▸ **YOUR OBJECTIVE**
Pick every line from the data that holds the word "materials".

▸ **DATA PROVIDED**
-- START --

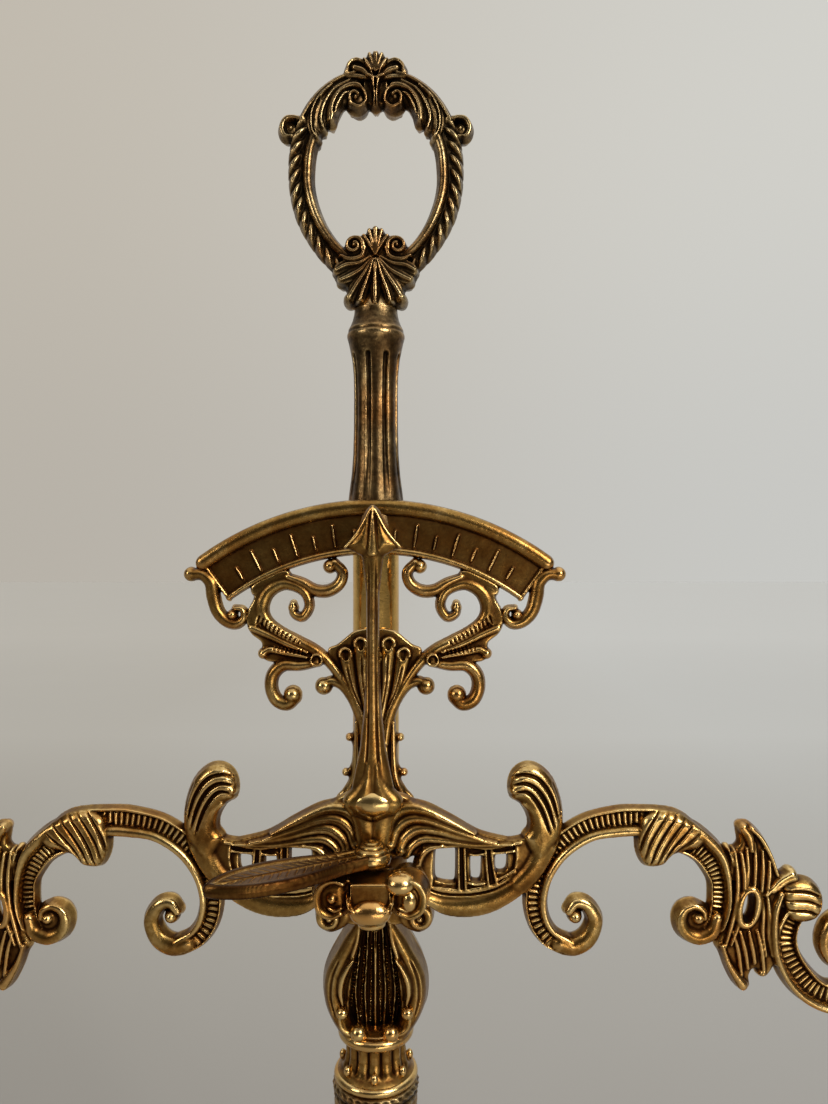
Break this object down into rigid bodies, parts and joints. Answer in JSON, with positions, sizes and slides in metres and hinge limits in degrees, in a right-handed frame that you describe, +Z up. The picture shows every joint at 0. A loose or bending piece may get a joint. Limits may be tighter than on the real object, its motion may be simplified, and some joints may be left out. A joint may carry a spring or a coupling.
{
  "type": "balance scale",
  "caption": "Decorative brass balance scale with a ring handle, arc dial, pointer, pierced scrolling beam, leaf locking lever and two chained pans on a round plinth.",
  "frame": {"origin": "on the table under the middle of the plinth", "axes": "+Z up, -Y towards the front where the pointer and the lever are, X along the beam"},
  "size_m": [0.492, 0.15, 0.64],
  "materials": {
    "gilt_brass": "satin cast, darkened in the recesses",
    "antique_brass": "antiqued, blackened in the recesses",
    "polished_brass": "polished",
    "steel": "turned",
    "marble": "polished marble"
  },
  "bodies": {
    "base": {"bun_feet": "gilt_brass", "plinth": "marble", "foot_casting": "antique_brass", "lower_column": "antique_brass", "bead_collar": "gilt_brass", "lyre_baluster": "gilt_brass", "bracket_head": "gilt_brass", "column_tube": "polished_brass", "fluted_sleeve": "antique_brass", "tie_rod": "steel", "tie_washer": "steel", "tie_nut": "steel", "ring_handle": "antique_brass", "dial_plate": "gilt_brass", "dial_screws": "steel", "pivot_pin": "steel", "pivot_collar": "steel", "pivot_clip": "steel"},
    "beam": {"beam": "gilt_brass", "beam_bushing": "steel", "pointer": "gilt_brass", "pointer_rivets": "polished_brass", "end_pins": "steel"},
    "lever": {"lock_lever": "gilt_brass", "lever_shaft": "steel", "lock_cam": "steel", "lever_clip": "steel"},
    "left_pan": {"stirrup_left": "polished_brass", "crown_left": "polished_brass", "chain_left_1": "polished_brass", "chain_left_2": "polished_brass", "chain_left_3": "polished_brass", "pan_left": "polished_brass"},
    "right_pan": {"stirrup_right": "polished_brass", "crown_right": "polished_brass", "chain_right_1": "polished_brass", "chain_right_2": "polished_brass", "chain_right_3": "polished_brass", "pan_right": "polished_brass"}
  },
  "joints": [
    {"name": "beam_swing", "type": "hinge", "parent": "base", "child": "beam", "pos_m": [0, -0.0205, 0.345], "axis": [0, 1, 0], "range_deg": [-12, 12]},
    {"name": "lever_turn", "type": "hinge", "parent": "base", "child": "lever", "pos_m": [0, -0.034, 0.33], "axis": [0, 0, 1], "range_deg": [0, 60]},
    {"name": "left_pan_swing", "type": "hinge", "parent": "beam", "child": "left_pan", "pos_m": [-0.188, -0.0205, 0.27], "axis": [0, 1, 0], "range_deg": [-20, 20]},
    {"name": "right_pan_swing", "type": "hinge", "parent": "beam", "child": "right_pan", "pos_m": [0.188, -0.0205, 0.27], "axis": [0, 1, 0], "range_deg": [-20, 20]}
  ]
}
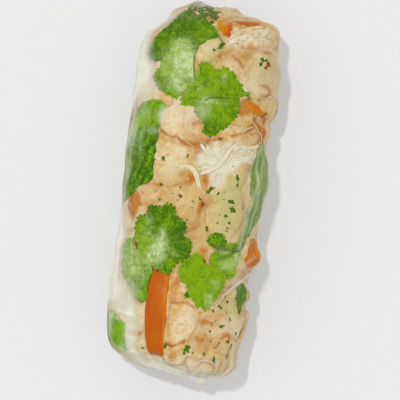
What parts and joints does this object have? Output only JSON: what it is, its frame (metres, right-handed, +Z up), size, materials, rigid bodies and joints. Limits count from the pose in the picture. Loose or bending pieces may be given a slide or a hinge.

-- END --
-- START --

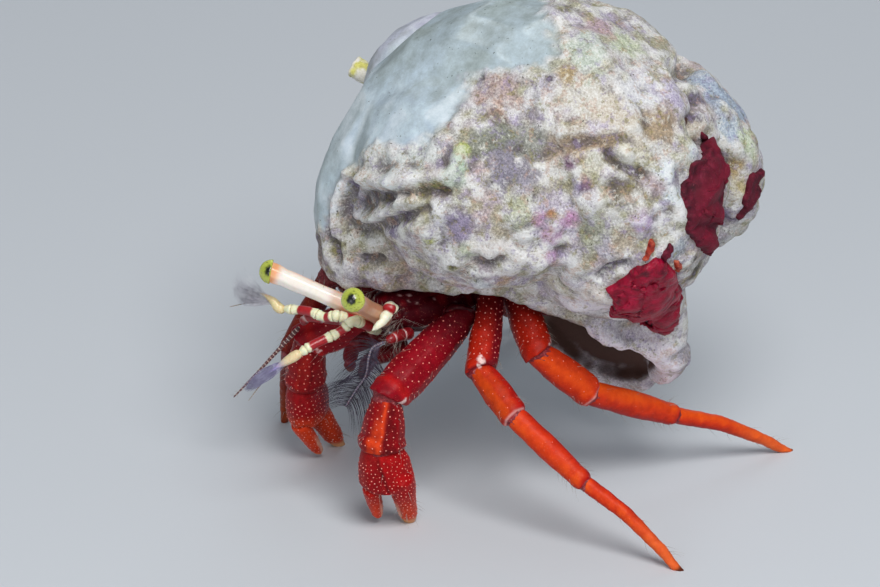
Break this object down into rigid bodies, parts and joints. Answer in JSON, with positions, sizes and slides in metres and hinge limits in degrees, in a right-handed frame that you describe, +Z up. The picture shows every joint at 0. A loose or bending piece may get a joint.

-- END --

▸ **EXERCISE OUTPUT**
  "materials": {
What parts and joints does this object have? Output only JSON: what it is, its frame (metres, right-handed, +Z up), size, materials, rigid bodies and joints. Limits count from the pose in the picture. Loose or bending pieces may be given a slide or a hinge.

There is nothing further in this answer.